Wednesday, April 12, 2006

How to Become Wealthy

There's a good article on entitled 'How to Become Wealthy: Nine Truths That Can Set You on the Path to Financial Freedom'.

#1 Change the Way You Think About Money - I totally agree with the notion that "each dollar you save is like an employee." Your goal is to make your employees work hard, and eventually you can live off the labor of your assets.
#2 Develop an Understanding of the Power of Small Amounts - Another good nugget of wisdom. As I mentioned in the past, I started investing $50 a month in a mutual fund at the age of 21 when I was only making $22,000 a year. David Bach refers to the concept of small amounts as your Latte Factor. Even little leaks in your financial bucket become huge problems over time. So start small but think big!
#3 With Each Dollar You Save, You Are Buying Yourself Freedom - This is a truth that my parents instilled in me from a very early age. Delayed gratification = freedom later in life. In my case, freedom to quit my job.
#4 You Are Responsible for Where You Are in Your Life - I agree wholeheartedly that "where you are right now is the sum total of the decisions you have made in the past." Some of my friends chose to go to a private institution for college and grad school. And now they're stuck with almost an overwhelming amount of school debt. Likewise, I have friends who eat out nearly every day, either lunch or dinner and sometimes both. And yet they complain that they don't have enough money to start investing or saving for a down payment on a home. These are all choices that people make in life. But the net effect is that they're constantly feeling strapped for cash.
#5 Instead of Buying the Product...Buy the Stock! - I remember reading about this concept in Peter Lynch's classic, One Up on Wall Street (or maybe it was Beating the Street) nearly 10 years ago. He encouraged investors to look to the mall for inspiration. In other words, if you notice that you or your friends buy a particular product or frequent a particular store, think about investing in that company.
#6 Study and Admire Success and Those Who Have Achieved It....Then Emulate It - This is good advice, but I tend to learn vicariously from other people's successes as well as their failures.
#7 Realize that More Money is Not the Answer - I've found this to be true in my own life. If you're faithful in the little things, you'll be faithful in the big things. Whether your making $22,000 a year or $100,000 a year, the same principles apply. That's why super star athletes who make millions of dollars each year wind up filing for bankruptcy after they 'retire'.
#8 Unless Your Parents Were Wealthy, Don't Do What They Did - I'm not sure I entirely agree with this one. My parents are not wealthy, and they certainly made their fair share of mistakes. But they also take me some really valuable lessons in terms of frugality and financial management. They did teach me to abhor debt and to save and invest.
#9 Don't Worry - This is the one that I have the most trouble with. I tend to be obsessed with the 'what ifs'. As I mentioned in the past, I'm constantly worried that I haven't saved enough to take care of my parents if they get sick and need long term care.


John OMM said...

Good article. I'm on board for items 1-4 and 6-9. I don't agree that buying stock of companies whose products you buy is an especially good thing to do though. Unless you're a particularly adept early adopter, you're likely to pay too dearly to purchase a hot stock that is fundamentally unsound as a longterm investment.

IRA said...

Hmmm...good point about early adopters in terms of technology stocks. But I was more thinking along the lines of Fortune 500 companies, like Disney. I would definitely keep those types of stocks for the long haul. As for retail stocks, I've noticed that most trends start on the east or west coast. By the time it hits the midwest, the stock is usually over priced.

John OMM said...
This comment has been removed by a blog administrator.
John OMM said...

I intended my caution to apply more broadly than to just technology stocks. For example, consider the stock you mentioned, Disney. Five years ago Disney was trading at $29, today it's trading at $28. Not exactly a good return on investment.

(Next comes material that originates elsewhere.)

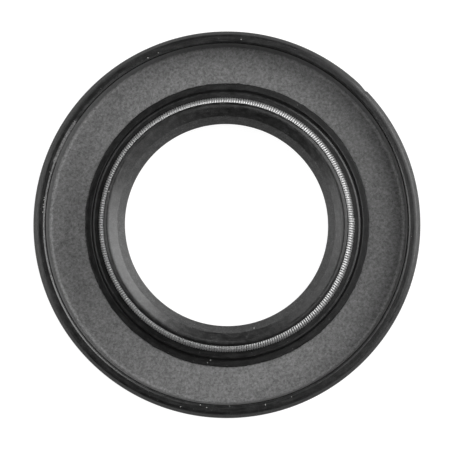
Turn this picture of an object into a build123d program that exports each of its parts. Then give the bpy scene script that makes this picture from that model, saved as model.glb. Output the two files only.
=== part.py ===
"""Radial shaft seal, 30 x 55 x 7: a rubber-covered steel case, a moulded sealing lip and its garter spring.

The seal lies on its back face. The axis is Z, z = 0 is the back face, and the spring side looks up.
Every section is drawn as radius and height on the XZ plane and turned once round the axis.
"""

from build123d import *
from math import radians, sqrt, tan
import os

# Catalogue sizes
shaft_d = 30.0  # shaft that the lip runs on
housing_d = 55.0  # housing bore that the jacket is pressed into
width = 7.0  # over the back face and the rim

# Stamped steel case: a flange at the back and a wall under the jacket
steel_t = 0.8
bend_r = 0.6  # inside of the bend between flange and wall
jacket_t = 0.9  # rubber outside the wall
back_t = 0.75  # rubber under the flange
rim_cover = 0.9  # rubber over the wall's free edge

# Jacket edges
rim_step = 0.1  # width of the step over the wall's inner edge
rim_step_depth = 0.35
rim_bevel = 0.2  # width of the bevel between the step and the flat
rim_bevel_height = 0.15
rim_flat = 0.8  # flat top of the rim, from the bevel outwards
rim_brow = 0.6  # rounding between the flat and the slope outside it
rim_chamfer = 0.7  # height of that slope
lead_in = 1.1  # height of the slope at the back edge
lead_in_depth = 0.45
jacket_round = 0.3

# Garter spring, close wound, with its ends screwed into each other
coil_od = 1.65
wire_d = 0.34
spring_gap = 0.03  # between the coil and its groove

# Sealing lip, from the edge outwards
lip_tightness = 0.96  # the free lip is this much smaller than the shaft
edge_height = 2.55  # sealing edge above the flange
edge_land = 0.2
trim_width = 1.02  # band cut by the trimming knife
trim_angle = 41.5  # that band, from the axis
lip_wall = 2.12  # rubber between the edge and the spring groove
spring_set_back = 0.35  # the spring sits nearer to the back than the edge does
nose_height = 2.0  # top of the spring-retaining nose above the edge
nose_reach = 0.02  # the nose stops this much inside the spring's centre line
nose_top = 0.75
nose_round = 0.5  # its crest is round

# Air side of the lip and the flexible neck that joins it to the case
air_width = 0.8
air_angle = 25.0  # from the axis
air_round = 0.2
ledge_width = 1.73  # from the spring's centre line to the lip's outer corner
ledge_bevel = 0.24  # the ledge's outer corner is bevelled
ledge_bevel_height = 0.11
ledge_round = 0.06
ledge_rake = 0.3  # the neck's outer wall leans out by this much
neck_t = 1.78
membrane_t = 0.9  # rubber under the spring groove
cavity_height = 0.42  # deepest end of the hollow between the two lips

# Rubber foot on the flange
edge_wrap = 0.07  # rubber inside the flange's bore, at the valley
foot_lap = 0.9
foot_t = 0.35
valley_round = 0.3
foot_round = 0.12

# Dust lip at the back face
dust_tightness = 0.15  # the dust lip's radius is this much smaller than the shaft's
dust_tip_t = 0.3
dust_tip_height = 0.25
dust_base = 1.75  # radial width of its sloping underside
dust_bevel = 0.1

# Radii and heights that follow
outer_r = housing_d / 2
wall_out_r = outer_r - jacket_t
wall_in_r = wall_out_r - steel_t
wall_top = width - rim_cover
rim_in_r = wall_in_r + rim_step
flange_top = back_t + steel_t
lip_r = (shaft_d - lip_tightness) / 2
edge_z = flange_top + edge_height
groove_r = coil_od / 2 + spring_gap
spring_r = lip_r + lip_wall + groove_r
spring_z = edge_z - spring_set_back
ledge_z = spring_z - groove_r
ledge_r = spring_r + ledge_width
valley_r = ledge_r + ledge_rake
flange_in_r = valley_r + edge_wrap
foot_r = flange_in_r + foot_lap
foot_top = flange_top + foot_t
edge_low = edge_z - edge_land / 2
edge_high = edge_z + edge_land / 2
trim_r = lip_r + trim_width
trim_z = edge_high + trim_width / tan(radians(trim_angle))
nose_r = spring_r - nose_reach
nose_z = edge_z + nose_height
mouth_z = spring_z + sqrt(groove_r**2 - nose_reach**2)
air_z = edge_low - air_width / tan(radians(air_angle))
neck_in_r = valley_r - neck_t
cavity_top = ledge_z - membrane_t
cavity_round = cavity_height * 0.45
dust_r = shaft_d / 2 - dust_tightness

os.makedirs("parts", exist_ok=True)

# Steel case: one pressed cup with a round hole, drawn as an L with a bend of even thickness
with BuildSketch(Plane.XZ) as case_section:
    with BuildLine():
        FilletPolyline(
            (flange_in_r, back_t),
            (wall_out_r, back_t),
            (wall_out_r, wall_top),
            (wall_in_r, wall_top),
            (wall_in_r, flange_top),
            (flange_in_r, flange_top),
            radius=[0, bend_r + steel_t, 0, 0, bend_r, 0],
            close=True,
        )
    make_face()

with BuildPart() as steel_case:
    add(case_section.sketch)
    revolve(axis=Axis.Z)
steel_case.part.label = "steel_case"
export_step(steel_case.part, "parts/steel_case.step")

# Rubber body: its outline runs through the middle of the steel, and the case's section is then cut away,
# so rubber and steel share their faces. Each row is a corner's radius, its height and its rounding.
wall_mid_r = wall_in_r + steel_t / 2
flange_mid = back_t + steel_t / 2
groove_bottom = (spring_r, ledge_z)
groove_inside = (spring_r - groove_r, spring_z)
groove_mouth = (nose_r, mouth_z)
corners = [
    (ledge_r - ledge_bevel, ledge_z, 0),
    (ledge_r, ledge_z - ledge_bevel_height, ledge_round),
    (valley_r, foot_top, valley_round),
    (foot_r, foot_top, foot_round),
    (foot_r, flange_mid, 0),
    (wall_mid_r, flange_mid, bend_r + steel_t / 2),
    (wall_mid_r, wall_top - steel_t / 2, 0),
    (wall_in_r, wall_top, 0),
    (wall_in_r, width - rim_step_depth, 0),
    (rim_in_r, width - rim_step_depth, 0),
    (rim_in_r, width - rim_bevel_height, 0),
    (rim_in_r + rim_bevel, width, 0),
    (rim_in_r + rim_bevel + rim_flat, width, rim_brow),
    (outer_r, width - rim_chamfer, jacket_round),
    (outer_r, lead_in, 0),
    (outer_r - lead_in_depth, 0, 0),
    (dust_r + dust_base, 0, 0),
    (dust_r, dust_tip_height, 0),
    (dust_r + dust_bevel, dust_tip_height + dust_tip_t, 0),
    (neck_in_r, cavity_top - cavity_height, cavity_round),
    (neck_in_r, cavity_top, cavity_round),
    (lip_r + air_width, air_z, air_round),
    (lip_r, edge_low, 0),
    (lip_r, edge_high, 0),
    (trim_r, trim_z, 0),
    (nose_r - nose_top, nose_z, nose_round),
    (nose_r, nose_z, nose_round),
]

with BuildPart() as rubber_body:
    with BuildSketch(Plane.XZ):
        with BuildLine():
            FilletPolyline(
                groove_bottom,
                *[(r, z) for r, z, rounding in corners],
                groove_mouth,
                radius=[rounding for r, z, rounding in corners],
            )
            ThreePointArc(groove_mouth, groove_inside, groove_bottom)
        make_face()
        add(case_section.sketch_local, mode=Mode.SUBTRACT)
    revolve(axis=Axis.Z)
rubber_body.part.label = "rubber_body"
export_step(rubber_body.part, "parts/rubber_body.step")

# Garter spring: the tube that its close turns of wire make
with BuildPart() as garter_spring:
    with BuildSketch(Plane.XZ):
        with Locations((spring_r, spring_z)):
            Circle(coil_od / 2)
            Circle(coil_od / 2 - wire_d, mode=Mode.SUBTRACT)
    revolve(axis=Axis.Z)
garter_spring.part.label = "garter_spring"
export_step(garter_spring.part, "parts/garter_spring.step")
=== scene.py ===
# Radial shaft seal, 30 x 55 x 7, lying on its back face with the spring side up.
# The file follows the seal as it is made: the stamped case, the rubber moulded round it and the flash that
# the mould leaves, the garter spring rolled into its groove, and the crumbs and dust that stick to it.
import math

import bpy
import numpy as np
from mathutils import Matrix, Vector, noise


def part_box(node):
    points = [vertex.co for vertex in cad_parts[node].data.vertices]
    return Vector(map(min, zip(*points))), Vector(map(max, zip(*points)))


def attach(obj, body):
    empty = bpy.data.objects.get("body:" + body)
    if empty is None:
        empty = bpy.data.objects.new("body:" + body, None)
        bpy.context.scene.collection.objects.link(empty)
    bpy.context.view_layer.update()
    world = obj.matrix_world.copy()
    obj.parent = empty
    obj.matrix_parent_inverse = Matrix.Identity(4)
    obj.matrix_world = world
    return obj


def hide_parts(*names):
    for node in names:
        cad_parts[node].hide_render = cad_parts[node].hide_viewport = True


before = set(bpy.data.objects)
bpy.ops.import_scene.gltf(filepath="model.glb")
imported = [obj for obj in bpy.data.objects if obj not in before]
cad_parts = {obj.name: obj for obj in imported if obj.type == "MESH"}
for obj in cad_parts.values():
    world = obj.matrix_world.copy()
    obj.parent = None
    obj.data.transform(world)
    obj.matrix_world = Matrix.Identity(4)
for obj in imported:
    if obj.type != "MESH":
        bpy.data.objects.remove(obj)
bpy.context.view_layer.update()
MM = 0.001


# Steel case: one ring pressed from 0.8 mm sheet, a flat flange and a short wall with a bend between them.
# It is coated with gray zinc phosphate, which the rubber bonds to, and it stays bare on the inside.
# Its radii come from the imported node, so the ring lies exactly where the solid is.
def inner_radius(node):
    """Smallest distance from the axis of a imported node's points."""
    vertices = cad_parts[node].data.vertices
    points = np.empty(3 * len(vertices))
    vertices.foreach_get("co", points)
    return float(np.hypot(*points.reshape(-1, 3)[:, :2].T).min())


SMALL_ARC = 0.1 * MM
SMALL_ARC_STEP = math.radians(40)
ARC_STEP = math.radians(15)
GUARD_SHARE = 0.25
GUARD_MOST = 0.05 * MM


def rounded(corners):
    """Turns corners of (radius, height, rounding) into an outline, with an arc at each rounded corner.

    A guard point just outside each end of an arc keeps the smooth shading off the straight runs.
    """
    outline = []
    for i, (r, z, rounding) in enumerate(corners):
        here = Vector((r, z))
        if rounding == 0:
            outline.append(here)
            continue
        back = (Vector(corners[i - 1][:2]) - here).normalized()
        ahead = (Vector(corners[(i + 1) % len(corners)][:2]) - here).normalized()
        half = back.angle(ahead) / 2
        reach = rounding / math.tan(half)
        guard = min(GUARD_SHARE * rounding, GUARD_MOST)
        centre = here + (back + ahead).normalized() * rounding / math.sin(half)
        start = here + back * reach - centre
        turn = start.angle_signed(here + ahead * reach - centre)
        steps = max(2, round(abs(turn) / (SMALL_ARC_STEP if rounding < SMALL_ARC else ARC_STEP)))
        outline.append(here + back * (reach + guard))
        for k in range(steps + 1):
            a = -turn * k / steps
            cos, sin = math.cos(a), math.sin(a)
            outline.append(centre + Vector((start.x * cos - start.y * sin, start.x * sin + start.y * cos)))
        outline.append(here + ahead * (reach + guard))
    return np.array([tuple(p) for p in outline])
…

Extrapolating from one's own consumer behavior to make stock picks is risky business.

IRA said...

To clarify, I'm not advocating that people should buy a stock just because they like the company's product. It's just a good place to start in terms of researching companies. You still have to look at the fundamentals and buy at an attractive price. I have friends who bought stocks purely based on stock screens. When you ask them what the companies actually do, they have no clue. So, I think people should at least try to buy what they know. As for Disney, if you look 2 years back, it was trading at $23. If you look 3 years back, it was trading at $17. Look 10 years back, it was also trading at $17. But you're right. If I had gotten into Disney 5 years ago, I'd be disappointed right now. Fortunately, I didn't.